[Objective]: Locate the line that contains "const upper = ring(0);" and the line that contains "bpy.context.scene.collection.objects.link(empty)". Copy both of them exactly, together with every line between them, and no others.

[Records from a collection]:
--------------------------------

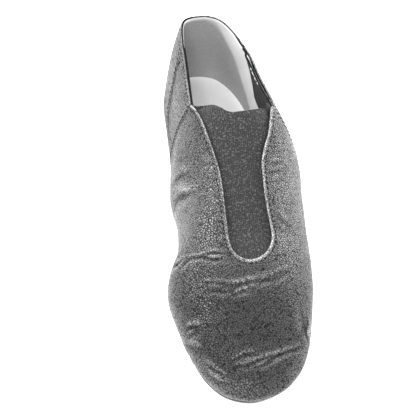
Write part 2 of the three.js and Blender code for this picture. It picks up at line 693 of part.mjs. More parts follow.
/** The heel block under the back of the outsole, with a hollow front face. */
function makeHeel() {
  const inset = SOLE_INSET + SOLE_BEVEL;
  const span = walkAt("inner", HEEL_BREAST);
  const edgeAt = (walk, extra) => drawIn(ribEnds(walk).edge, walk, inset + extra);
  const ring = (extra) => {
    const back = Array.from({ length: HEEL_STEPS + 1 }, (_, i) => edgeAt(lerp(span, -span, i / HEEL_STEPS), extra));
    const [first, last] = [back[0], back.at(-1)];
    const front = Array.from({ length: BREAST_STEPS - 1 }, (_, i) => {
      const part = (i + 1) / BREAST_STEPS;
      const point = last.clone().lerp(first, part);
      point.y += BREAST_HOLLOW * Math.sin(Math.PI * part) + extra;
      return point;
    });
    return [...back, ...front].toReversed();
  };
  const upper = ring(0);
  const lower = ring(HEEL_TAPER);
  const raise = (points, z) => points.map(({ x, y }) => new THREE.Vector3(x + AXIS_X, y - LENGTH / 2, z));
  const faces = THREE.ShapeUtils.triangulateShape(upper, []);
  return solid("heel", RUBBER, { faces, outer: raise(upper, HEEL_HEIGHT - GAP), inner: raise(lower, 0) });
}

const shoe = new THREE.Group();
shoe.add(makeUpper(), makeCounter(), makeGore(), makeInsole(), makeOutsole(), makeHeel());

export default shoe;
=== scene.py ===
"""A left slip-on jazz shoe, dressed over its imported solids.

The toe points to -Y, the inner side of the foot to -X and +Z is up. Sizes are millimetres until a point is
placed, which is in metres. The shoe is described as its last: an outline seen from above, and ribs that rise
from the outline to a spine along the middle. "walk" is the place along the outline: 0 is the back of the
heel, 1 and 5 the back pivot, 2 and 4 the front pivot, 3 the toe tip, with 0 to 3 on the inner side and 3 to 6
on the outer side. "turn" is the place along a rib: -70 degrees at the sole, 0 at the widest place, 90 degrees
at the spine. "at" is a share of the length, counted from the toe tip.
"""

import logging
import math
from bisect import bisect_left
from collections.abc import Callable, Sequence
from dataclasses import dataclass, field
from enum import Enum
from functools import cached_property

import bmesh
import bpy
from mathutils import Matrix, Vector, noise

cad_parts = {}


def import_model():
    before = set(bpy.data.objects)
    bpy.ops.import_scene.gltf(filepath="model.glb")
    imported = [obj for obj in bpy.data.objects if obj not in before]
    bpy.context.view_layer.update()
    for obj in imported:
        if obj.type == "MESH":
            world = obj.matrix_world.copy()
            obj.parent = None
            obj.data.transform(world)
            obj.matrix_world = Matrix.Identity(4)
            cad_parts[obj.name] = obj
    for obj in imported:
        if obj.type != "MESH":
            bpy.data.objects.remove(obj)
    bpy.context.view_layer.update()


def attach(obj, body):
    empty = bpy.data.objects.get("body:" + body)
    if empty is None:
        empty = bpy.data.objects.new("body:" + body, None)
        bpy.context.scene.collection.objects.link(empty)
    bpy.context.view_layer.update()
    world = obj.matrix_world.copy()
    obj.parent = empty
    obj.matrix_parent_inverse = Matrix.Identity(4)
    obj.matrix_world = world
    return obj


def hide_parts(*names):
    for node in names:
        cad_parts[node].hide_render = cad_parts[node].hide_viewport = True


log = logging.getLogger("jazz_shoe")

MM = 0.001
# height of the finest relief, in metres
BUMP_DISTANCE = 0.0002
TOE_WALK = 3.0
FULL_WALK = 6.0
QUARTER_TURN = math.pi / 2
FEATHER_TURN = math.radians(70)
LENGTH = 245.0
ROUGH_SEAM_TO_TOE = 200.0
Pairs = Sequence[tuple[float, float]]
# points along a line, each with the outward direction there
Trail = Sequence[tuple[Vector, Vector]]


class Side(Enum):
    """The two sides of the foot, with the sign of x on that side."""

    INNER = -1
    OUTER = 1


def clamp(value: float, low: float, high: float) -> float:
    """value, kept between low and high."""
    return max(low, min(high, value))


def lerp(a: float, b: float, share: float) -> float:
    """The value at a share of the way from a to b."""
    return a + (b - a) * share


def ease(value: float, low: float, high: float) -> float:
    """0 below low, 1 above high, and a smooth step between them. low may be the larger."""
    share = clamp((value - low) / (high - low), 0.0, 1.0)
    return share * share * (3 - 2 * share)


def bell(value: float, centre: float, width: float) -> float:
    """1 at the centre, falling smoothly to nearly 0 two widths away from it."""
    return math.exp(-(((value - centre) / width) ** 2))


def between(keys: Sequence[float], values: Sequence[float], x: float) -> float:
    """The value at x on straight lines through sorted keys."""
    i = int(clamp(bisect_left(keys, x), 1, len(keys) - 1))
    width = keys[i] - keys[i - 1]
    share = clamp((x - keys[i - 1]) / width, 0.0, 1.0) if width else 0.0
    return lerp(values[i - 1], values[i], share)


def reach(rising: Callable[[float], float], level: float, low: float, high: float) -> float:
    """The place between low and high where a rising function first reaches a level."""
    for _ in range(26):
        middle = (low + high) / 2
        if rising(middle) < level:
            low = middle
        else:
            high = middle
    return (low + high) / 2


class Smooth:
    """A smooth curve through the rows of a table, which never swings past them."""

    def __init__(self, rows: Pairs) -> None:
        """Works out the slope at each row.

        Args:
            rows: pairs of a place and the value there, in order of place.
        """
        self.at = [row[0] for row in rows]
        self.value = [row[1] for row in rows]
        last = len(rows) - 1
        slope = [(self.value[i + 1] - self.value[i]) / (self.at[i + 1] - self.at[i]) for i in range(last)]
        self.tangent = [slope[0]]
        for before, after in zip(slope, slope[1:]):
            self.tangent.append(2 * before * after / (before + after) if before * after > 0 else 0.0)
        self.tangent.append(slope[-1])

    def __call__(self, place: float) -> float:
        """The value at a place, held beyond the first and last rows."""
        x = clamp(place, self.at[0], self.at[-1])
        i = int(clamp(bisect_left(self.at, x) - 1, 0, len(self.at) - 2))
        width = self.at[i + 1] - self.at[i]
        t = (x - self.at[i]) / width
        rise = self.value[i + 1] - self.value[i]
        leave = t * (1 - t) * (1 - t) * self.tangent[i]
        arrive = t * t * (t - 1) * self.tangent[i + 1]
        return self.value[i] + rise * t * t * (3 - 2 * t) + width * (leave + arrive)


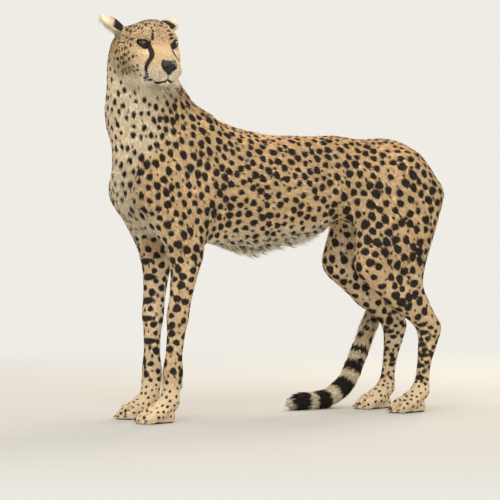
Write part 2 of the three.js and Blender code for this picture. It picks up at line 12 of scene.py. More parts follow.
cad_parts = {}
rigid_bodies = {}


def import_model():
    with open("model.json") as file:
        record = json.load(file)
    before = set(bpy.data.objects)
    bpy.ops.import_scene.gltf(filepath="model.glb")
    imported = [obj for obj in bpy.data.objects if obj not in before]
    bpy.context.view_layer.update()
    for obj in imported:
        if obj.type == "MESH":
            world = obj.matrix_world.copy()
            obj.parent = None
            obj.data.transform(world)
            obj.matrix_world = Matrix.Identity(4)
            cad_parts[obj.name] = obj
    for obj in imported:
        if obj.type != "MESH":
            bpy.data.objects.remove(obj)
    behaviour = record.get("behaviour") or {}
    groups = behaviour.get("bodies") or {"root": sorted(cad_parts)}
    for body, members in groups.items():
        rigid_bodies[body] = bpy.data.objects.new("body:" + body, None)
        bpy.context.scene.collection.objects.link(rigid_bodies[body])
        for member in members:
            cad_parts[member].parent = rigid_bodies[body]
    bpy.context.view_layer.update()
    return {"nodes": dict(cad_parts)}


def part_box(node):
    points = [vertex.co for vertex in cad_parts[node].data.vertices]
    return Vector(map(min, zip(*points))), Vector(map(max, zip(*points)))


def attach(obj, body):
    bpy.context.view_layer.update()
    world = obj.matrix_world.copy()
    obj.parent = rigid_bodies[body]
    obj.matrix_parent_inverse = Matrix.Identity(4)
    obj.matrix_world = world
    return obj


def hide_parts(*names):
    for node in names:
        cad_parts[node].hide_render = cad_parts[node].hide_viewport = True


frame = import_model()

dice = np.random.default_rng(7)
mm = 0.001


def nothingSelected():
    for other in bpy.context.view_layer.objects:
        other.select_set(False)


def onlySelected(piece):
    nothingSelected()
    bpy.context.view_layer.objects.active = piece
    piece.select_set(True)


def shapedInEdit(piece, steps):
    onlySelected(piece)
    bpy.ops.object.mode_set(mode="EDIT")
    bpy.ops.mesh.select_all(action="SELECT")
    steps()
    bpy.ops.object.mode_set(mode="OBJECT")


def applied(piece, kind, **settings):
    onlySelected(piece)
    modifier = piece.modifiers.new(kind.title(), kind)
    for name, value in settings.items():
        setattr(modifier, name, value)
    bpy.ops.object.modifier_apply(modifier=modifier.name)


def evened(piece, rounds, group=""):
    applied(piece, "SMOOTH", factor=0.5, iterations=rounds, vertex_group=group)


def linked(name, mesh):
    piece = bpy.data.objects.new(name, mesh)
    bpy.context.scene.collection.objects.link(piece)
    return piece


def nodeCopy(name, node):
    piece = linked(name, frame["nodes"][node].data.copy())
    piece.data.materials.clear()
    shapedInEdit(piece, lambda: bpy.ops.mesh.remove_doubles(threshold=0.00002))
    return piece


def meshPiece(name, points, faces):
    mesh = bpy.data.meshes.new(name)
    mesh.from_pydata([tuple(p) for p in points], [], [tuple(f) for f in faces])
    mesh.update()
    piece = linked(name, mesh)
    shapedInEdit(piece, lambda: bpy.ops.mesh.normals_make_consistent(inside=False))
    return piece


def smoothed(piece, material):
    piece.data.materials.append(material)
    onlySelected(piece)
    bpy.ops.object.shade_smooth()


# Enters edit mode with only the given points selected.
def editPoints(piece, chosen):
    onlySelected(piece)
    bpy.ops.object.mode_set(mode="EDIT")
    bpy.ops.mesh.select_mode(type="VERT")
    bpy.ops.mesh.select_all(action="DESELECT")
    bpy.ops.object.mode_set(mode="OBJECT")
    piece.data.vertices.foreach_set("select", chosen)
    bpy.ops.object.mode_set(mode="EDIT")


def valuesOf(items, name, width, kind=np.float32):
    flat = np.empty(len(items) * width, kind)
    items.foreach_get(name, flat)
    return flat.reshape(-1, width)


def pointsOf(piece):
    return valuesOf(piece.data.vertices, "co", 3).astype(float)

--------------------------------

[Final answer]:
  const upper = ring(0);
  const lower = ring(HEEL_TAPER);
  const raise = (points, z) => points.map(({ x, y }) => new THREE.Vector3(x + AXIS_X, y - LENGTH / 2, z));
  const faces = THREE.ShapeUtils.triangulateShape(upper, []);
  return solid("heel", RUBBER, { faces, outer: raise(upper, HEEL_HEIGHT - GAP), inner: raise(lower, 0) });
}

const shoe = new THREE.Group();
shoe.add(makeUpper(), makeCounter(), makeGore(), makeInsole(), makeOutsole(), makeHeel());

export default shoe;
=== scene.py ===
"""A left slip-on jazz shoe, dressed over its imported solids.

The toe points to -Y, the inner side of the foot to -X and +Z is up. Sizes are millimetres until a point is
placed, which is in metres. The shoe is described as its last: an outline seen from above, and ribs that rise
from the outline to a spine along the middle. "walk" is the place along the outline: 0 is the back of the
heel, 1 and 5 the back pivot, 2 and 4 the front pivot, 3 the toe tip, with 0 to 3 on the inner side and 3 to 6
on the outer side. "turn" is the place along a rib: -70 degrees at the sole, 0 at the widest place, 90 degrees
at the spine. "at" is a share of the length, counted from the toe tip.
"""

import logging
import math
from bisect import bisect_left
from collections.abc import Callable, Sequence
from dataclasses import dataclass, field
from enum import Enum
from functools import cached_property

import bmesh
import bpy
from mathutils import Matrix, Vector, noise

cad_parts = {}


def import_model():
    before = set(bpy.data.objects)
    bpy.ops.import_scene.gltf(filepath="model.glb")
    imported = [obj for obj in bpy.data.objects if obj not in before]
    bpy.context.view_layer.update()
    for obj in imported:
        if obj.type == "MESH":
            world = obj.matrix_world.copy()
            obj.parent = None
            obj.data.transform(world)
            obj.matrix_world = Matrix.Identity(4)
            cad_parts[obj.name] = obj
    for obj in imported:
        if obj.type != "MESH":
            bpy.data.objects.remove(obj)
    bpy.context.view_layer.update()


def attach(obj, body):
    empty = bpy.data.objects.get("body:" + body)
    if empty is None:
        empty = bpy.data.objects.new("body:" + body, None)
        bpy.context.scene.collection.objects.link(empty)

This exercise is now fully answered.